С другой стороны, именно в этом случае родителям можно сказать: ваше понимание того, что вы сделали для этого ребенка, гораздо важнее его собственных чувств. Кроме того, история — длительный процесс. Если он не сказал вам «спасибо» в пятнадцать лет, то вполне возможно, поймет это гораздо позже. Хотя не факт, что это вообще когда-либо произойдет.

Мне кажется, родителям просто нужно быть готовыми к тому, что слов благодарности они не услышат никогда. Это сложно, но если это принять, то любая благодарность воспринимается как неожиданность: «Ой, надо же!»

— Бывает такое, что из «системы» выходят дети без особых проблем?

— Бывает, но я не знаю, как это просчитать. Наверное, это какая-то удача.

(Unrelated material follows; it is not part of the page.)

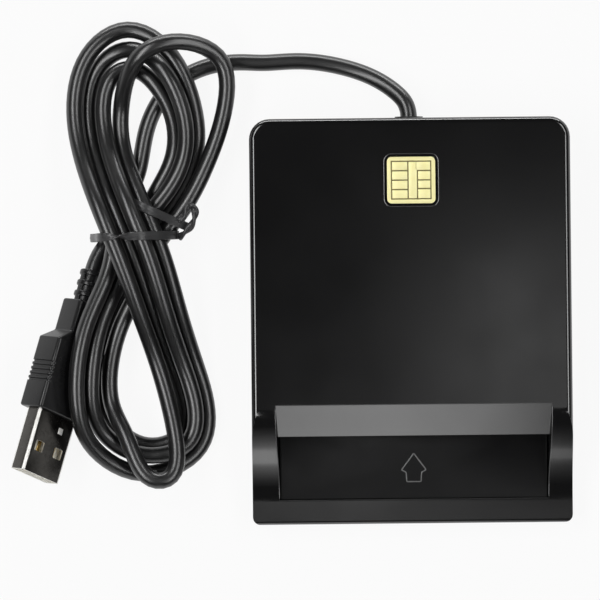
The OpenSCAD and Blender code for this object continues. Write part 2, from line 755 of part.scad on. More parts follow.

Свою младшую я нашла в ее два с половиной года. По терминологии Л.В. Петрановской, она относилась к такому типу нарушению привязанности, как «заморыш», то есть ребенок, внешне не очень симпатичный с отставанием в развитии, где-то не очень привлекательный для усыновителей. У нее было несколько отказов потенциальных усыновителей, и при этом она отказная с рождения.

Для кого-то это большой плюс, но для формирования привязанности это потенциально большой минус. Тем не менее, на мой взгляд, это оказался абсолютно подарочный ребенок. Не то, чтобы с ней совсем не было проблем, — их много. Но при этом есть ощущение, что тебе с этим ребенком повезло. Нет ощущения, что все ужасно и плохо, и все проблемы сразу передвигаются на уровень: нужно что-то делать.

— Название «подарочный ребенок» часто встречается на усыновительских сайтах и форумах. Что это вообще такое?

— У меня есть достаточно примеров, когда родители говорят: «Палец не сосет, не качается, не лезет к другим, не проявляет каких-либо отклонений». Мы часто в своем кругу говорим, что через несколько лет жизни в семье у нас дети становятся лучше, чем если бы мы сами их рожали. И мы видим, какими замечательными становятся эти дети, иногда сразу, иногда чуть позже. Поэтому, наверное, и существует большая, все возрастающая категория приемных семей.